#### EXERCISE PROMPT:
Draw out every line with the word "objects" from the listing below.

#### PROVIDED DATA:
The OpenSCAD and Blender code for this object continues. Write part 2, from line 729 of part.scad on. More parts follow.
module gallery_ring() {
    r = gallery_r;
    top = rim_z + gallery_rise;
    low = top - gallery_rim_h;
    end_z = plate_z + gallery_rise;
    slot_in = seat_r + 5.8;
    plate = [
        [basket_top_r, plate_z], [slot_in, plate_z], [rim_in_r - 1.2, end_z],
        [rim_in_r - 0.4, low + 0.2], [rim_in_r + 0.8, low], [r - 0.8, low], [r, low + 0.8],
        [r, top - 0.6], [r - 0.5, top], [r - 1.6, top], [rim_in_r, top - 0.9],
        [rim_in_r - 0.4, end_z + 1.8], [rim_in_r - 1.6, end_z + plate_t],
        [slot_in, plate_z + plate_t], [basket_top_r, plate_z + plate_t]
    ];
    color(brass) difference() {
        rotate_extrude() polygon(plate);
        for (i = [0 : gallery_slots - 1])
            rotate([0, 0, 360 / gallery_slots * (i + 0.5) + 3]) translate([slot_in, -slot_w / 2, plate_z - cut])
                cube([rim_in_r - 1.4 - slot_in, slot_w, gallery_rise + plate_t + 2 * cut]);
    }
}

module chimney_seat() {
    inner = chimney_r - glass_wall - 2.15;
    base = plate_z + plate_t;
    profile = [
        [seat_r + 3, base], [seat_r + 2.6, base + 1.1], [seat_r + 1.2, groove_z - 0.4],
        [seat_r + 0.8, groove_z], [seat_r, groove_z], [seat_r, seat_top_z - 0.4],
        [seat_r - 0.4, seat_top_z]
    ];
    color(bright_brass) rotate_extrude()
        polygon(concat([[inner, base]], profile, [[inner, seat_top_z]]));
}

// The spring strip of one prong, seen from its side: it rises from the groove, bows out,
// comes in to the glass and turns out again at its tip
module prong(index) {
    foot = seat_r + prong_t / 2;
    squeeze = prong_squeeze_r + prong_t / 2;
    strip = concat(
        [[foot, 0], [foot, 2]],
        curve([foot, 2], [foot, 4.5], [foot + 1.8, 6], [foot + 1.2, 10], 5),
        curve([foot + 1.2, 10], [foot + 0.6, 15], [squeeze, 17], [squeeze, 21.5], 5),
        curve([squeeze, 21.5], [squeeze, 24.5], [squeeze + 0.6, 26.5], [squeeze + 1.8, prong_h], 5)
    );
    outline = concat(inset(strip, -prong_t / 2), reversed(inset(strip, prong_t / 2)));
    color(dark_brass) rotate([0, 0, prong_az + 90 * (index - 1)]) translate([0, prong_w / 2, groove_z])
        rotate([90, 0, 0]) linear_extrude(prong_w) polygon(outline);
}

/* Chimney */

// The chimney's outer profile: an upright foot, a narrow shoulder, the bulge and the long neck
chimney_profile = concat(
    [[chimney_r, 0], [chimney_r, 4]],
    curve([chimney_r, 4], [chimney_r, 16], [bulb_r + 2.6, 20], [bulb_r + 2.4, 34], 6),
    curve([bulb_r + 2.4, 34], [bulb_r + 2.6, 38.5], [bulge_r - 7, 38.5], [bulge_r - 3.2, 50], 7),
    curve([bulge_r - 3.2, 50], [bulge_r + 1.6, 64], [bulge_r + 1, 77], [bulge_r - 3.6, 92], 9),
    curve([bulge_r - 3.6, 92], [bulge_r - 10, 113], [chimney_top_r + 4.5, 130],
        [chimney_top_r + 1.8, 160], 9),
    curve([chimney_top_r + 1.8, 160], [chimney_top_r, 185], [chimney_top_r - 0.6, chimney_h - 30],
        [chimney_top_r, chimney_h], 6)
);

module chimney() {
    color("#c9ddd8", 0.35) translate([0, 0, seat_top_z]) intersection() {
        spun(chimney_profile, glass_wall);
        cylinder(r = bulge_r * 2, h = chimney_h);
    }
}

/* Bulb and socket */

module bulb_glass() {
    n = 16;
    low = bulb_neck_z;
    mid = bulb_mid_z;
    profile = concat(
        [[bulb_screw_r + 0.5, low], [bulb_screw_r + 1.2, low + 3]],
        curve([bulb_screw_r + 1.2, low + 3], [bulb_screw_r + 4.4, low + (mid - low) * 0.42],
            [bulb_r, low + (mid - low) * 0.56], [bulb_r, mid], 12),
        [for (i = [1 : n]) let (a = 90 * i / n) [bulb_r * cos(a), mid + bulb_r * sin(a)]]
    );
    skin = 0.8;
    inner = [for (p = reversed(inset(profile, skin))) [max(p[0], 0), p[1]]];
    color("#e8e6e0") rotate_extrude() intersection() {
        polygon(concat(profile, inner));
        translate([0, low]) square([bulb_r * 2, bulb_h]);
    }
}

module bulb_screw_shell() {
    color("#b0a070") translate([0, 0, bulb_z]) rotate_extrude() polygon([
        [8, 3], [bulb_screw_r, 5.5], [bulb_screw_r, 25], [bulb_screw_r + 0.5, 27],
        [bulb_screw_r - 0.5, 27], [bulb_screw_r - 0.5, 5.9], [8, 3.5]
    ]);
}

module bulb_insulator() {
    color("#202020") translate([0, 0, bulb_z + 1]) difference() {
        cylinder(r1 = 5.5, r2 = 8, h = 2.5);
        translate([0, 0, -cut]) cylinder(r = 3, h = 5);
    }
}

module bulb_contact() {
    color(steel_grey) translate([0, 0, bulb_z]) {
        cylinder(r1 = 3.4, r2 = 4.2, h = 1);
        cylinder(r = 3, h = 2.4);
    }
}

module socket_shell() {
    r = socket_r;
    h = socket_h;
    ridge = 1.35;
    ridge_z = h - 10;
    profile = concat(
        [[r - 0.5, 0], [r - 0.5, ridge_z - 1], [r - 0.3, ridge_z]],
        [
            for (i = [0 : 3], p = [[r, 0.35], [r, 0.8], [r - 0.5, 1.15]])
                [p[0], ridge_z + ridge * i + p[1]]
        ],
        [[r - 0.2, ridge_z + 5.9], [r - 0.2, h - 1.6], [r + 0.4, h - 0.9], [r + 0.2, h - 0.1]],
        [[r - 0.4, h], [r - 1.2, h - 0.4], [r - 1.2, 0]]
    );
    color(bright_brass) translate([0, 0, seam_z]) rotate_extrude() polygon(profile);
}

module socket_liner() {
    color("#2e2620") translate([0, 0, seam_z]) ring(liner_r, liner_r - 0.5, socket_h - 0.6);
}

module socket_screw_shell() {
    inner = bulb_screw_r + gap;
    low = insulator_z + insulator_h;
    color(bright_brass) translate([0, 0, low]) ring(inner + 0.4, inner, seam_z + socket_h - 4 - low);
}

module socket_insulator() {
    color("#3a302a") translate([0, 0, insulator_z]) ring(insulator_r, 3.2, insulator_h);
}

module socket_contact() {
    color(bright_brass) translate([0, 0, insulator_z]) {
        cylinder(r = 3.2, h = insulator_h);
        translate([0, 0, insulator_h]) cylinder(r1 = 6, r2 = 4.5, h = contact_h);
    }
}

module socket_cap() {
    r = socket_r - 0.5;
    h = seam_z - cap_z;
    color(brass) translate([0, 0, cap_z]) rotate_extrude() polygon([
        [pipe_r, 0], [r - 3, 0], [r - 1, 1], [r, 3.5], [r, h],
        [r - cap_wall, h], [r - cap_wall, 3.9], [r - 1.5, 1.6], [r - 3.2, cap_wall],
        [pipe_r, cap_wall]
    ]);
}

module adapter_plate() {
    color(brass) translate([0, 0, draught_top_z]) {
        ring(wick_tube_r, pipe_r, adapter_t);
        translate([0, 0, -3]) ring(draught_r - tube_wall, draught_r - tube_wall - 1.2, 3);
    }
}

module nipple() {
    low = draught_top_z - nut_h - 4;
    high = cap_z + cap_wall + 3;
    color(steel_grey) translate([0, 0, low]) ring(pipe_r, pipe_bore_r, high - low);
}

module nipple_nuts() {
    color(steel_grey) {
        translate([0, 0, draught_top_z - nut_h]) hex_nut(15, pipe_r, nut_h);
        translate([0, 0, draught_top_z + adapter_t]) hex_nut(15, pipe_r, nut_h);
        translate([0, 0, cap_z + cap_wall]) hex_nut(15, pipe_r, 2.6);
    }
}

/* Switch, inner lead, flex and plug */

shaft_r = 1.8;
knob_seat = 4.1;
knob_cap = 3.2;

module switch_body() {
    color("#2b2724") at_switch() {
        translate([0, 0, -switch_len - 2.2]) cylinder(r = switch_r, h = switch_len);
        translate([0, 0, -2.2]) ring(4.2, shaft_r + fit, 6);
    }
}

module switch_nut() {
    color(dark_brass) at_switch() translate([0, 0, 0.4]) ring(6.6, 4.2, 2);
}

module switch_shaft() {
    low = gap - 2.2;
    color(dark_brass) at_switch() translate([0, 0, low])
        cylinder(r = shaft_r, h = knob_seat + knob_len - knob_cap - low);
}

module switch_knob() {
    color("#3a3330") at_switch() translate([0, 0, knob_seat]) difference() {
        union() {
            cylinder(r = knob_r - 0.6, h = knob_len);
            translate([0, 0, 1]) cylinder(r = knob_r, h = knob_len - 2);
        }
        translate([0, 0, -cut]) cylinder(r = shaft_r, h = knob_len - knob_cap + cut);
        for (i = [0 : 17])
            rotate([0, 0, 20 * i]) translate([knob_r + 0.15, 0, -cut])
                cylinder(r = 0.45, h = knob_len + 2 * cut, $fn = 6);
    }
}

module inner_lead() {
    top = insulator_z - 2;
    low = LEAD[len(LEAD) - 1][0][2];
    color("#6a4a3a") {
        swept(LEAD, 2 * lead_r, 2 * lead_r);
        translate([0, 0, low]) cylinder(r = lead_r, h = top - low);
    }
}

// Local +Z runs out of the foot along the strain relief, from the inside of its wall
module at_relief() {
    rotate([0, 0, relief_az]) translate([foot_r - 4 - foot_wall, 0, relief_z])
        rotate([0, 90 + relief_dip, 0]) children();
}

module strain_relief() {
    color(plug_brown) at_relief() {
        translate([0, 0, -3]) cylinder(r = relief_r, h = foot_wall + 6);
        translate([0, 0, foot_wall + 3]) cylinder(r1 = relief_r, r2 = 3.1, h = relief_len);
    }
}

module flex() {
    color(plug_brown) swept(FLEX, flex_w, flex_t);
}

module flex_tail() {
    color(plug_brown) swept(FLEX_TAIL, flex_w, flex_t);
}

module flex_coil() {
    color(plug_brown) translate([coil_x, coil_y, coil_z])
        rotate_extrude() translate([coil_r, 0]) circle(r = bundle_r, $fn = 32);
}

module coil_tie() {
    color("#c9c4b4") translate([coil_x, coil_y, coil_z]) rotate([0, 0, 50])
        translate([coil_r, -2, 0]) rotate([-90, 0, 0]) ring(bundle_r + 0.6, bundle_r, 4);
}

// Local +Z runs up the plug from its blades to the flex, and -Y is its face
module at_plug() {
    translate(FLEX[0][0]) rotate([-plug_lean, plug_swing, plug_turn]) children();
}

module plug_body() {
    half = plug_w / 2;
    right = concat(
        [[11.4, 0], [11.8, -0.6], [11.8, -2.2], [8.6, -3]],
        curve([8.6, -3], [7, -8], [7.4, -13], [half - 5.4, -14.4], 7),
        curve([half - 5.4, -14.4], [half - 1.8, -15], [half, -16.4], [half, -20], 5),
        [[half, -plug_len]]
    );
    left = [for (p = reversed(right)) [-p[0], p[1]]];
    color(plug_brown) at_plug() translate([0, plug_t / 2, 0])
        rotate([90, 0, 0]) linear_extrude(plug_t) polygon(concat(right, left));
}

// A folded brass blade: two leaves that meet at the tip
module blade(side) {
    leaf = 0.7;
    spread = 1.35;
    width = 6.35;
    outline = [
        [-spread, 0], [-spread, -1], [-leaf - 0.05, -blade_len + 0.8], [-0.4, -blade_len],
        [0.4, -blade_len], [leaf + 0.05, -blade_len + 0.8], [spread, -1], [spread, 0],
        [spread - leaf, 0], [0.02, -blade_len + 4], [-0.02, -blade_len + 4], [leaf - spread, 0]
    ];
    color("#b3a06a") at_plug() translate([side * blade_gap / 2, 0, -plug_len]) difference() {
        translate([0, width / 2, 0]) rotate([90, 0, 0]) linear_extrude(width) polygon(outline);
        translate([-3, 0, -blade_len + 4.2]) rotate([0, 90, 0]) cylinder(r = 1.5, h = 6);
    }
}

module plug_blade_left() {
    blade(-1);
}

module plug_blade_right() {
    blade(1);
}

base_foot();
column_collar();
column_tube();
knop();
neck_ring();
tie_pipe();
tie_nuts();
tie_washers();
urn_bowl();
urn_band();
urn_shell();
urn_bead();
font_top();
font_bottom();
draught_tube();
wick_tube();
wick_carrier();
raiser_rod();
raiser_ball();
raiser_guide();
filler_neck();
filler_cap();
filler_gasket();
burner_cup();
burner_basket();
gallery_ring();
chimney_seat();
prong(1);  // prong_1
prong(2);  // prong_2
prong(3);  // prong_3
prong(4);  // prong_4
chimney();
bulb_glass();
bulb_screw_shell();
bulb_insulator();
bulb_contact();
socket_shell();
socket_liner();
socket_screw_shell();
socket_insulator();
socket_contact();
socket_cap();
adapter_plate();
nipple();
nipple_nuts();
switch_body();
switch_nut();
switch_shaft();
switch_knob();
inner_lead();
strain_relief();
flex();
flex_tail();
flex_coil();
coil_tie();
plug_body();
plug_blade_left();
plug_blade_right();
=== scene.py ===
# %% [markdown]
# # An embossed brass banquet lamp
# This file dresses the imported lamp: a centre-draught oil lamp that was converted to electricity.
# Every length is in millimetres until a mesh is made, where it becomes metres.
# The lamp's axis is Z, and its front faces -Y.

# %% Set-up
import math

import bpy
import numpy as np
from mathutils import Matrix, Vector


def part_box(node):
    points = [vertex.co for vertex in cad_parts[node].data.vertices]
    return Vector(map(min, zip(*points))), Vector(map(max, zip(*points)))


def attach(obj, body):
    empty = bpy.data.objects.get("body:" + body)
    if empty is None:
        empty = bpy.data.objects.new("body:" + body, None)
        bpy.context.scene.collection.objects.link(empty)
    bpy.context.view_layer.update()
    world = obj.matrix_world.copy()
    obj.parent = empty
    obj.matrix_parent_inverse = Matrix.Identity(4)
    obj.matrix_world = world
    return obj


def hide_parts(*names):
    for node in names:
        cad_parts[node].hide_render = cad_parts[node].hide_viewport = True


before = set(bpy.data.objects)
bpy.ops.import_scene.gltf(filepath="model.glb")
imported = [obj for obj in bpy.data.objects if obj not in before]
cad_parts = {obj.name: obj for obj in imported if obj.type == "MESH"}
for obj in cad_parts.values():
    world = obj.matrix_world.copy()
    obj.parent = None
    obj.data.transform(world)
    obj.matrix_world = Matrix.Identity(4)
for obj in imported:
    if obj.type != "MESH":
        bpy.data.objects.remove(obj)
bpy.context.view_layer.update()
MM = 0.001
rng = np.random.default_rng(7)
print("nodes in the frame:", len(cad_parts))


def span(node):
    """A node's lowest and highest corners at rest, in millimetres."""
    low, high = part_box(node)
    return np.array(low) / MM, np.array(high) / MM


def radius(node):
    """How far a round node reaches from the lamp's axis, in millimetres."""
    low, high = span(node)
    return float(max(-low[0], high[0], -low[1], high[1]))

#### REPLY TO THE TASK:
    empty = bpy.data.objects.get("body:" + body)
        empty = bpy.data.objects.new("body:" + body, None)
        bpy.context.scene.collection.objects.link(empty)
before = set(bpy.data.objects)
imported = [obj for obj in bpy.data.objects if obj not in before]
        bpy.data.objects.remove(obj)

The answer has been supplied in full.